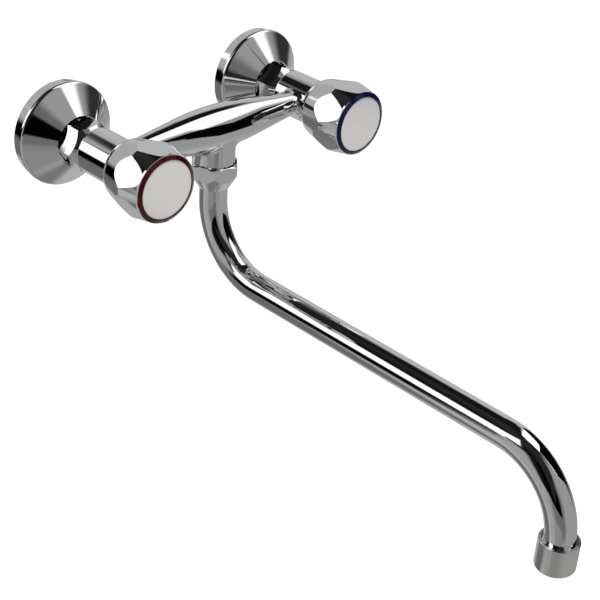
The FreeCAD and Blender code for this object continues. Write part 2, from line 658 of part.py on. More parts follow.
def aerator_housing():
    """Satin sleeve with a rounded foot, screwed on the bush."""
    soft = AERATOR_FOOT * (1 - math.sqrt(0.5))
    return turned_upright([
        (AERATOR_TOP, AERATOR_THREAD_R), (AERATOR_TOP, AERATOR_R - EDGE_BREAK),
        (AERATOR_TOP - EDGE_BREAK, AERATOR_R), (AERATOR_LOW + AERATOR_FOOT, AERATOR_R),
        Arc((AERATOR_LOW + soft, AERATOR_R - soft), (AERATOR_LOW, AERATOR_R - AERATOR_FOOT)),
        (AERATOR_LOW, AERATOR_MOUTH_R), (SCREEN_LOW, AERATOR_MOUTH_R),
        (SCREEN_LOW, AERATOR_THREAD_R)], SPOUT_END_REACH)


def aerator_seal():
    """Rubber washer between the bush and the aerator's insert."""
    return upright_rod(INSERT_R, SEAL_LOW, BUSH_LOW, SPOUT_END_REACH).cut(
        upright_rod(TUBE_R - TUBE_WALL, SEAL_LOW, BUSH_LOW, SPOUT_END_REACH))


def pierced_disc(low, high, hole_r, pitch, rings):
    """Disc of the insert's size with holes on rings about its middle."""
    disc = upright_rod(INSERT_R, low, high, SPOUT_END_REACH)
    holes = [upright_rod(hole_r, low, high, SPOUT_END_REACH)]
    for ring in range(1, rings + 1):
        count = 6 * ring
        for k in range(count):
            angle = 2 * math.pi * k / count
            hole = upright_rod(hole_r, low, high, SPOUT_END_REACH)
            hole.translate(Vector(ring * pitch * math.cos(angle), ring * pitch * math.sin(angle), 0))
            holes.append(hole)
    return disc.cut(Part.makeCompound(holes))


def aerator_insert():
    """Plastic jet breaker with two rings of fine holes."""
    return pierced_disc(INSERT_LOW, SEAL_LOW, *INSERT_HOLES)


def aerator_screen():
    """Outlet screen with four rings of holes."""
    return pierced_disc(SCREEN_LOW, INSERT_LOW, *SCREEN_HOLES)


def save(name, shape):
    """Write one node's file."""
    shape.exportStep("parts/%s.step" % name)


def main():
    """Build and write every piece."""
    os.makedirs("parts", exist_ok=True)
    per_side = (
        wall_flange, eccentric_union, inlet_washer, union_bushing, headwork_gasket,
        headwork_housing, piston, seat_washer, washer_screw, spindle, spindle_o_rings,
        spindle_clip, knob, knob_screw, index_ring, knob_cap)
    single = (
        faucet_body, spout_tube, spout_collar, spout_o_rings, spout_slip_ring, spout_nut,
        outlet_bush, aerator_housing, aerator_seal, aerator_insert, aerator_screen)
    for side, x in SIDES.items():
        for make in per_side:
            save("%s_%s" % (side, make.__name__), make(x))
        save("%s_union_nut" % side, union_nut(x, NUT_TURN[side]))
    for make in single:
        save(make.__name__, make())


main()
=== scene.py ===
"""Looks of a wall-mounted two handle kitchen faucet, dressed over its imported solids.

Everything is in metres, in the frame of the solids: the wall is the plane y = 0, the faucet
stands out towards -Y, +X runs from the hot side to the cold side and +Z is up.
"""

from __future__ import annotations

import json
import logging
import math
from dataclasses import dataclass
from enum import Enum
from typing import Sequence

import bmesh
import bpy
import numpy as np
from mathutils import Matrix, Vector

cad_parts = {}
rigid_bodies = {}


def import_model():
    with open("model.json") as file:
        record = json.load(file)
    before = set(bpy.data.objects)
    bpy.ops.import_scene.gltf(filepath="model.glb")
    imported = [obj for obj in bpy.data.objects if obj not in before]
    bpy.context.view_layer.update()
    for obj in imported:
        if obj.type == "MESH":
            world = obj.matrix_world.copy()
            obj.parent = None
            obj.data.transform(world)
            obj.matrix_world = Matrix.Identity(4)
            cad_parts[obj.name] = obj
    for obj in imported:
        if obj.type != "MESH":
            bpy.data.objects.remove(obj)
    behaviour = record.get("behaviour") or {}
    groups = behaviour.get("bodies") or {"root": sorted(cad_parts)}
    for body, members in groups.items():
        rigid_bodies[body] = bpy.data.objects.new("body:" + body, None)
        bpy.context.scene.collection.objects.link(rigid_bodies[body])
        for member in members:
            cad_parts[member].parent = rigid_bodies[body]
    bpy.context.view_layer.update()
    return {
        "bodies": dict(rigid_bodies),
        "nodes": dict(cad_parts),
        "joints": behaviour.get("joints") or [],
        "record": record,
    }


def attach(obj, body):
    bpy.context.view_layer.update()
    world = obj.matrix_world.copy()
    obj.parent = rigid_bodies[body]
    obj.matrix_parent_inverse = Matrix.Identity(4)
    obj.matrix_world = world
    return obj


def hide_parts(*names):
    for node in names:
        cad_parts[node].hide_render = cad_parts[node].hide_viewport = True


LOG = logging.getLogger("faucet")
MM = 0.001
MERGE = 1e-7

Triple = tuple[float, float, float]
Colour = Triple


# ---------------------------------------------------------------- node graphs


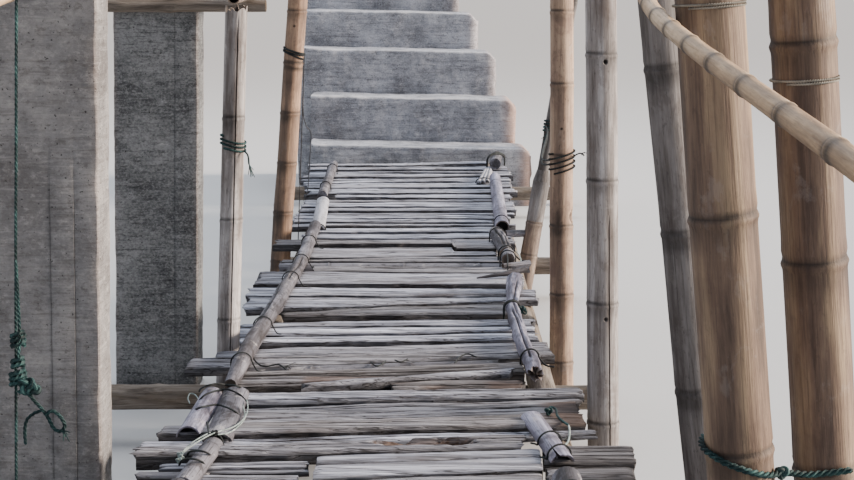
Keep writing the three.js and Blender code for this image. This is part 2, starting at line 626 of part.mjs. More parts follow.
function pointAtY(path, y) {
  const after = path.findIndex((point) => point[1] >= y);
  const [a, b] = [path[after - 1], path[after]];
  const t = (y - a[1]) / (b[1] - a[1]);
  return a.map((value, axis) => THREE.MathUtils.lerp(value, b[axis], t));
}

function ropeSide(name, mainRuns, extras, hangers) {
  const parts = [...mainRuns.map((run) => ropeRun(run)), ...extras];
  for (const { transom, x } of hangers) {
    const top = pointAtY(mainRuns.flat(), transom.y);
    const foot = [x, transom.y, TRANSOM_AXIS + TRANSOM_DIAMETER / 2 + ROPE.hanger / 2];
    parts.push(ropeRun([foot, top], ROPE.hanger / 2), poleLoop(transom, x));
  }
  addPiece(name, toGeometry(parts.reduce((sum, next) => sum.add(next))), MATERIALS.rope);
}

const endLeft = POSTS.mast_left_end;
const endRight = POSTS.mast_right_end;
const nearLeftTop = loopSide(NEAR_MAST, LOOP_LEVEL.near, 1);
const endLeftTop = loopSide(endLeft, LOOP_LEVEL.end, -1);
const nearPillar = PILLAR_FRONTS.pillar_near;
const farPillar = PILLAR_FRONTS.pillar_far;
const SADDLE_REACH = 30;
const saddle = (front) => [
  [saddleX, front - SADDLE_REACH, saddleZ],
  [saddleX, front + PILLAR.depth + SADDLE_REACH, saddleZ],
];
const STAY_FOOT = { x: 690, y: 800, z: DECK_TOP + ropeRadius };
const STAY_END = { left: -770, right: 230, y: 10560 };
const stayEnd = (x) => [x, STAY_END.y, stepTopZ(x)];
const beforeSaddle = (front) => [saddleX, front - SADDLE_REACH / 2, saddleZ];
const afterSaddle = (front) => [saddleX, front + PILLAR.depth + SADDLE_REACH / 2, saddleZ];
const leftMain = [
  [...saggingRun(nearLeftTop, beforeSaddle(nearPillar), 40, 4), beforeSaddle(nearPillar)],
  saddle(nearPillar),
  [...saggingRun(afterSaddle(nearPillar), beforeSaddle(farPillar), 30, 3), beforeSaddle(farPillar)],
  saddle(farPillar),
  [...saggingRun(afterSaddle(farPillar), endLeftTop, 110, 7), endLeftTop],
];
ropeSide("rope_left", leftMain, [
  postLoop([NEAR_MAST], LOOP_LEVEL.near),
  postLoop([endLeft], LOOP_LEVEL.end),
  ropeRun([[-STAY_FOOT.x, STAY_FOOT.y, STAY_FOOT.z], loopSide(NEAR_MAST, LOOP_LEVEL.near, -1)]),
  ropeRun([loopSide(endLeft, LOOP_LEVEL.end, 1), stayEnd(STAY_END.left)]),
], [
  { transom: TRANSOMS[1], x: -885 },
  { transom: TRANSOMS[4], x: -775 },
]);

const twinA = POSTS.post_right_1;
const twinB = POSTS.post_right_2;

// The short link between the loops of the two near right posts
function twinLink(z) {
  const from = new THREE.Vector3(postAxisX(twinA, z), twinA.y, z);
  const to = new THREE.Vector3(postAxisX(twinB, z), twinB.y, z);
  const apart = to.clone().sub(from).normalize();
  const reach = (size) => postRadius(size, z) + ROPE.loopWall / 2;
  from.addScaledVector(apart, reach(twinA));
  to.addScaledVector(apart, -reach(twinB));
  return ropeRun([from.toArray(), to.toArray()], 0.6 * ropeRadius);
}

const endRightTop = loopSide(endRight, LOOP_LEVEL.end, -1);
const rightMain = [[...saggingRun(loopSide(twinA, LOOP_LEVEL.near, 1), endRightTop, 420, 12), endRightTop]];
ropeSide("rope_right", rightMain, [
  postLoop([twinA, twinB], LOOP_LEVEL.near),
  twinLink(LOOP_LEVEL.near),
  postLoop([endRight], LOOP_LEVEL.end),
  ropeRun([[STAY_FOOT.x, STAY_FOOT.y, STAY_FOOT.z], loopSide(twinB, LOOP_LEVEL.near, -1)]),
  ropeRun([loopSide(endRight, LOOP_LEVEL.end, 1), stayEnd(STAY_END.right)]),
], [
  { transom: TRANSOMS[1], x: 835 },
  { transom: TRANSOMS[2], x: 660 },
  { transom: TRANSOMS[3], x: 709 },
  { transom: TRANSOMS[4], x: 880 },
]);

// Thin wires from a lashing on the far left post down to the walkway
const WIRE = { diameter: 4, sides: 5, ringZ: 1120, ringHeight: 26, ringWall: 4, footX: -506 };
const wireStart = [
  postAxisX(FAR_POST, WIRE.ringZ) + postRadius(FAR_POST, WIRE.ringZ) + WIRE.ringWall,
  FAR_POST.y,
  WIRE.ringZ,
];
const wireFoot = [WIRE.footX, TRANSOMS[3].y, TRANSOM_AXIS + TRANSOM_DIAMETER / 2 + WIRE.diameter / 4];
const wireRun = (points) => toSolid(sweptBar(points, WIRE.diameter / 2, 2 * points.length, WIRE.sides));
const ringBlank = (wall, height) => {
  const radius = postRadius(FAR_POST, WIRE.ringZ) + wall;
  const blank = new THREE.CylinderGeometry(radius, radius, height, POLE_SIDES).rotateX(Math.PI / 2);
  return toSolid(leaned(blank, FAR_POST.slope, 0)
    .translate(postAxisX(FAR_POST, WIRE.ringZ), FAR_POST.y, WIRE.ringZ));
};
addPiece("post_left_far_wires", toGeometry([
  ringBlank(WIRE.ringWall, WIRE.ringHeight).subtract(ringBlank(LOOP_CLEARANCE, 2 * WIRE.ringHeight)),
  wireRun([wireStart, wireFoot]),
  wireRun([
    wireStart, [-468, 6720, 870], [-462, 6800, 785], [-449, 6900, 735], [-471, 7100, 608],
    [-510, 7400, 392], [-535, 7530, 335], [-548, 7600, DECK_TOP + 3],
  ]),
].reduce((sum, next) => sum.add(next))), MATERIALS.wire);

// The origin is the middle of the footprint at ground level
const footprint = new THREE.Box3().setFromObject(bridge).getCenter(new THREE.Vector3());
bridge.position.set(-footprint.x, -footprint.y, 0);
bridge.updateMatrixWorld(true);

export default bridge;
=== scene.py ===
"""Rustic rope footbridge: planks, canes, concrete, ropes and ties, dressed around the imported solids."""

import itertools
import math
import random

import bpy
import mathutils
import numpy as np
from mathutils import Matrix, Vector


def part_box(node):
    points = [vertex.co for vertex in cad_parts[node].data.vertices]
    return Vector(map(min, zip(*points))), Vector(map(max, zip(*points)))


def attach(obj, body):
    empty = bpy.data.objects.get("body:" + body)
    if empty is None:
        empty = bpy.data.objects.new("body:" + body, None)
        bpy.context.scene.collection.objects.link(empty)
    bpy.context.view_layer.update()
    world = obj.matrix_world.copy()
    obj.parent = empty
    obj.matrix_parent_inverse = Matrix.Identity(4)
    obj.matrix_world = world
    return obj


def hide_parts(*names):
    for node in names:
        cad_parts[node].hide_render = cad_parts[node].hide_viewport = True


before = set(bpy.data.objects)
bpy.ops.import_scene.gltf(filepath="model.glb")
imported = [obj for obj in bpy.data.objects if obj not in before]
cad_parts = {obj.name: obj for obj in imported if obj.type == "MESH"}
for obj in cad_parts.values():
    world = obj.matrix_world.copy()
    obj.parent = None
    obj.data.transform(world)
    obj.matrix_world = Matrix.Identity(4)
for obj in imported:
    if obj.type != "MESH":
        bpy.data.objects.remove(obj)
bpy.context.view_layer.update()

# Layout: x is across from the centre line, y runs from the eye point along the walkway,
# z is up from the ground, all in metres. The sill's box gives the step to the row's own frame.
SILL_FRONT = 0.620
sill_low, sill_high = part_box("near_sill")
SHIFT = np.array([(sill_low.x + sill_high.x) / 2, sill_low.y - SILL_FRONT, 0.0])

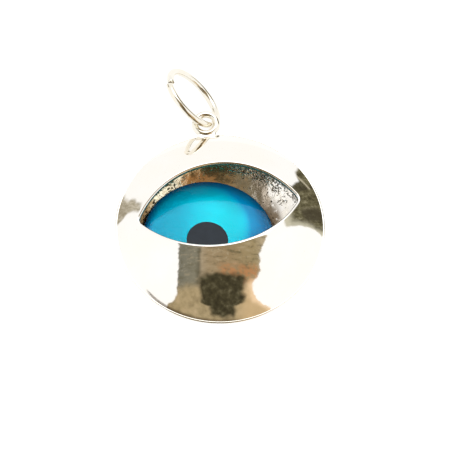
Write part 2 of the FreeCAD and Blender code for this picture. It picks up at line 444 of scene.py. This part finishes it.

####

Figure out how many lines above include the string "code", then report that number and nothing else.

▸ RESPONSE: 3